Now, I feel kind of hypocritical writing about love and affairs of the heart because for quite some time now I have become kind of hardened, “jaded and bitter,” as I like to describe myself. A long-term relationship crashed and burned in a twisted wreck of lies and deception, but I am over it.  I’ve just been having trouble taking the first step in beginning again.  It seems like too much work, and I have become complacent. I’ve carved out a nice, safe, comfortable niche for myself, and for the most part, I enjoy my own company and the freedom of doing what I want when I want to do it. But then there are other times when these cold winter nights are so long and boring that I just don’t know what to do with myself.  I wish I had someone to talk with, to have a glass of wine and a nice dinner with.  Someone who could make me laugh again.

At my daughter’s wedding recently I read a passage from Corinthians 13, a part of which goes like this:

 If I speak in human and angelic tongues but do not have love,

I am a resounding gong or a clashing cymbal.

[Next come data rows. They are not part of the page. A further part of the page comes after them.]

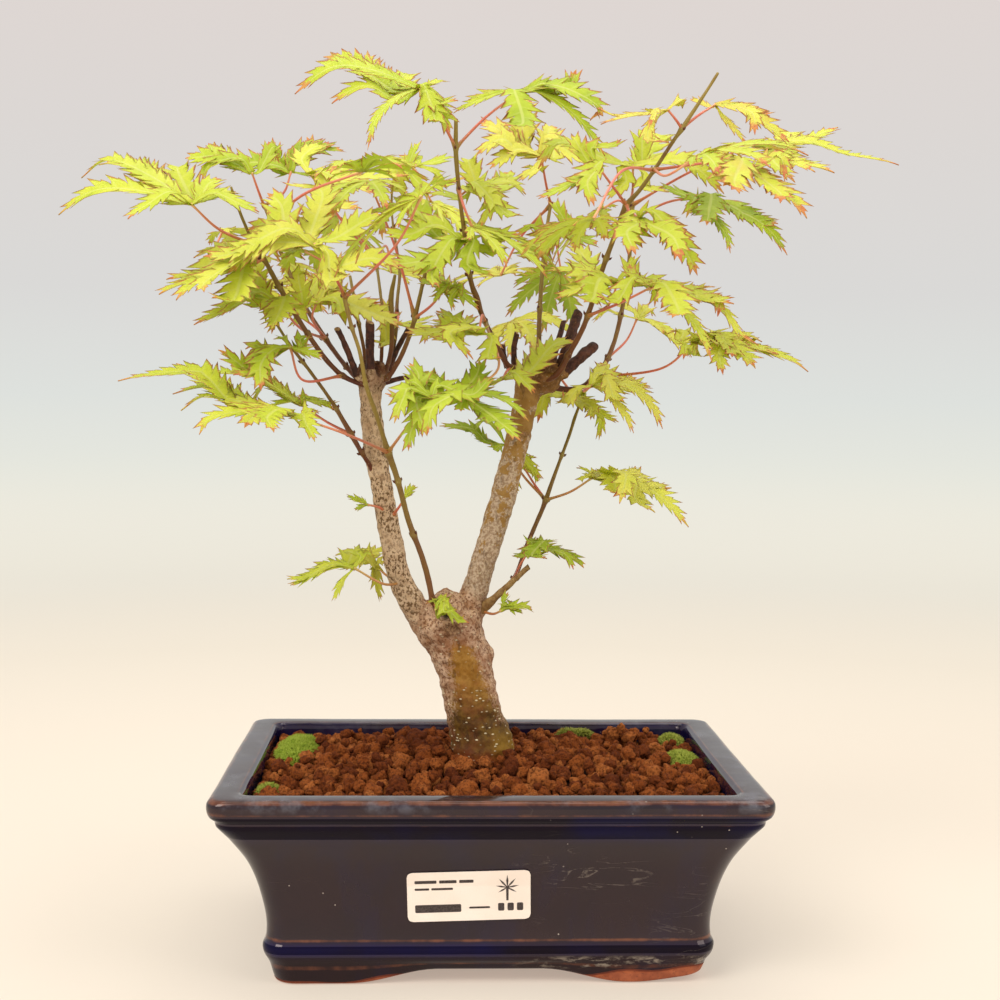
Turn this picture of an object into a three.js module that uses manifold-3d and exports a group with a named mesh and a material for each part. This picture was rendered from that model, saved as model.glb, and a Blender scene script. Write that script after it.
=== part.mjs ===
// Young palmate maple with two stems, grown in a glazed rectangular pot.
// Millimetres, +Z up, +X to the right, +Y to the back; origin on the table under the middle of the pot.
import * as THREE from "three";
import Module from "manifold-3d";

const wasm = await Module();
wasm.setup();
const { Manifold, Mesh } = wasm;

// ---- driving dimensions
const LIP_L = 212;          // pot, over the lip, left to right
const LIP_W = 155;          // pot, over the lip, front to back
const POT_H = 76.1;         // table to the top of the lip
const LIP_TOP = 10.2;       // width of the flat top of the lip
const WALL = 6.5;           // wall of the pot under the lip
const FLOOR_Z = 13.5;       // inside floor of the pot
const UNDER_Z = 7;          // underside of the pot between the feet
const FOOT_T = 13;          // thickness of the foot band, front to back
const ARCH_F = 108;         // width of the arch between the front feet
const ARCH_S = 56;          // width of the arch between the side feet
const ARCH_H = 5.6;         // height of the arches
const CORNER_R = 9;         // corner radius of the body
const GAP = 0.3;            // air between touching pieces
const SOIL_Z = 70.5;        // soil level at the wall
const SOIL_MOUND = 4.5;     // rise of the soil around the trunk
const SOIL_BUMP = 1.1;      // unevenness of the granules
const LEAF_T = 0.8;         // thickness of a leaf at its midrib
const PETIOLE_R = 0.75;     // leaf stalk radius
const LABEL_T = 0.5;

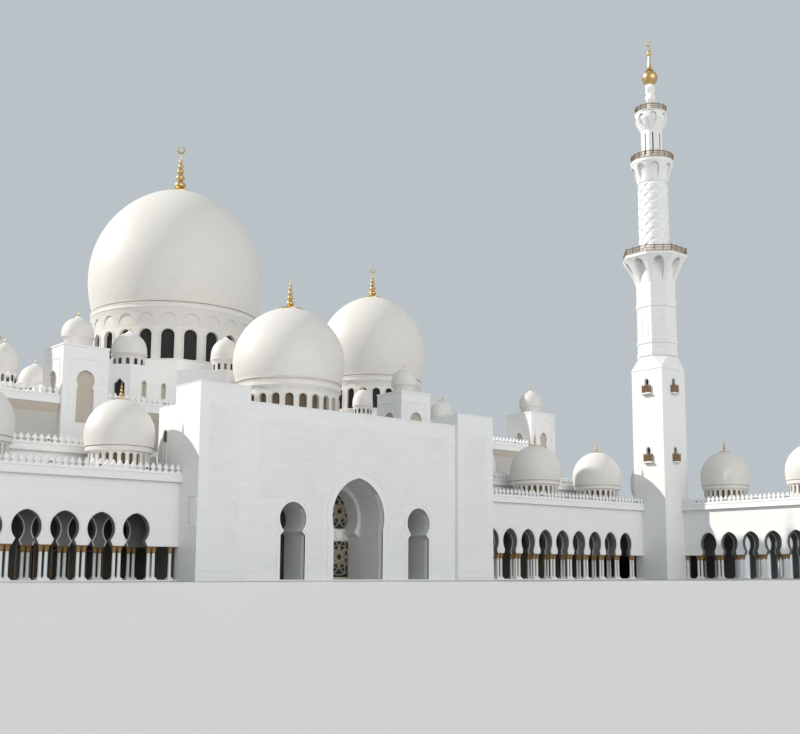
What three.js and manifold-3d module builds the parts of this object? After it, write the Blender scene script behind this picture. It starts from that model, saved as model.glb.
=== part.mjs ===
// Domed mosque with portal, arcades and minaret, a scale model at 1:10.
// Millimetres of the model, +Z up: 100 mm stand for one metre of the building.
// Origin on the ground, on the portal's axis, in the outer face of the arcades.
// +X runs along the front to the right, +Y runs into the building.
import * as THREE from 'three';
import { mergeVertices } from 'three/addons/utils/BufferGeometryUtils.js';
import Module from 'manifold-3d';

const wasm = await Module();
wasm.setup();

// Fit between neighbouring pieces
const GAP = 0.3;
const BITE = 5;

// Floor and walls
const FLOOR_TOP = 20;
const WALL = 120;
const THIN_WALL = 90;
const CORNICE_OUT = 50;

// Portal
const PORTAL_HALF = 2693;
const PYLON_WIDTH = 776;
const PYLON_FRONT = -468;
const PYLON_DEEP = 190;
const PYLON_TOP = 2630;
const PYLON_REAR = 650;
const PYLON_REAR_TOP = 2380;
const PORTAL_FRONT = -407;
const PORTAL_BACK = 160;
const PORTAL_TOP = 2440;
const PORTAL_INNER_BACK = 430;
const SIDE_ARCH_X = 1151.6;
const CENTRE_ARCH = {
  jamb: 460, impost: 740, neck: 460, neckZ: 740, wide: 485, wideZ: 920, apex: 1500, steps: 8,
};
const INNER_ARCH = {
  jamb: 460, impost: 650, neck: 365, neckZ: 720, wide: 430, wideZ: 940, apex: 1390, steps: 7,
};
const SIDE_ARCH = {
  jamb: 211, impost: 630, neck: 155, neckZ: 690, wide: 225, wideZ: 865, apex: 1100, steps: 6,
};
const SIDE_DOOR = { half: 150, head: 800 };
const PORTAL_ROOF = 80;
const SCREEN_THICK = 15;
const SCREEN_LAP = 40;

// Prayer hall
const HALL_HALF = 6930;
const HALL_FRONT = 2100;
const HALL_BACK = 8400;
const HALL_WALL_TOP = 2440;
const HALL_ROOF_TOP = 2520;
const HALL_CORNICE_TOP = 2640;
const HALL_ENTRANCE_HALF = 1780;
const HALL_ENTRANCE_TOP = 2100;
const HALL_WINDOW = { half: 110, sill: 700, head: 1500, pitch: 960 };
const PARAPET = 60;

// Aisle between the arcades and the prayer hall
const AISLE_FRONT = 1200;
const AISLE_TOP = 1710;
const AISLE_CORNICE_TOP = 1825;
const AISLE_ROOF = 80;
const AISLE_DOOR = { half: 120, head: 560 };

// Arcades
const ARCADE_DEPTH = 1200;
const OUTER_ROW = 44;
const MIDDLE_ROW = 600;
const MIDDLE_HALF = 45;
const ARCADE_SOFFIT = 1300;
const ARCADE_TOP = 1415;
const ARCADE_SLAB = 75;
const CAPITAL_BOTTOM = 368;
const CAPITAL_TOP = 451;
const COLUMN_BASE_TOP = 44;
const COLUMN_RADIUS = 22;
const COLUMN_HALF_SPACING = 36.5;
const PAIR_HALF = 73;
const PAIR_HALF_DEPTH = 36;
const OUTER_COLUMN_SIDES = 6;
const MIDDLE_COLUMN_SIDES = 4;
const ARCADE_ARCH = { impost: CAPITAL_TOP, neck: 133, neckZ: 520, wideZ: 662, apex: 876, steps: 4 };
const ARCADE_ARCH_WIDE = 0.396;

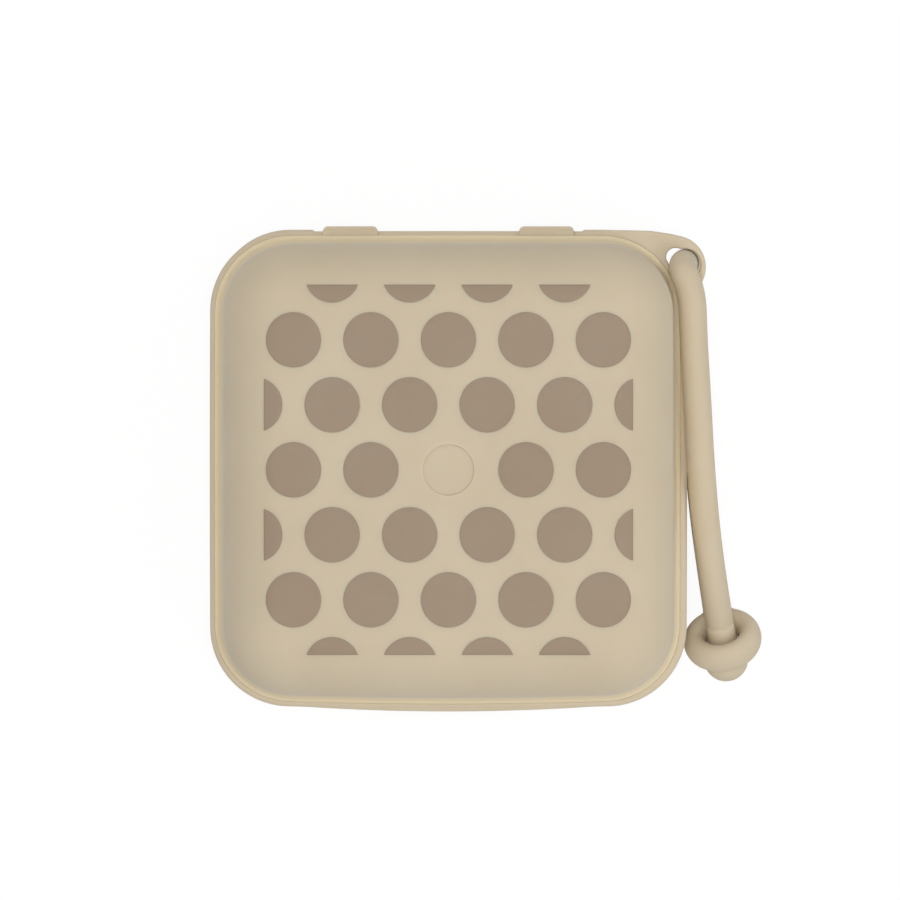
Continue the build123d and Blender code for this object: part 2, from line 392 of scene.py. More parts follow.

And if I have the gift of prophecy and comprehend all mysteries and all knowledge;

if I have all faith so as to move mountains

but do not have love, I am nothing.

If I give away everything I own, and if I hand my body over so that I may boast

but do not have love, I have nothing.

The message, of course, is loud and clear…If don’t have love, you have nothing. I guess I have nothing, and it’s not a happy way to live.

So maybe it’s time for me to begin again and do what I have to do to keep my heart alive and well and beating strongly. How I’m going to do this, I’m not quite sure.  But I think I have to at least try to see if there’s a chance that a nice guy is out there waiting for me to take that first step to open my heart to the possibilities of what love may bring.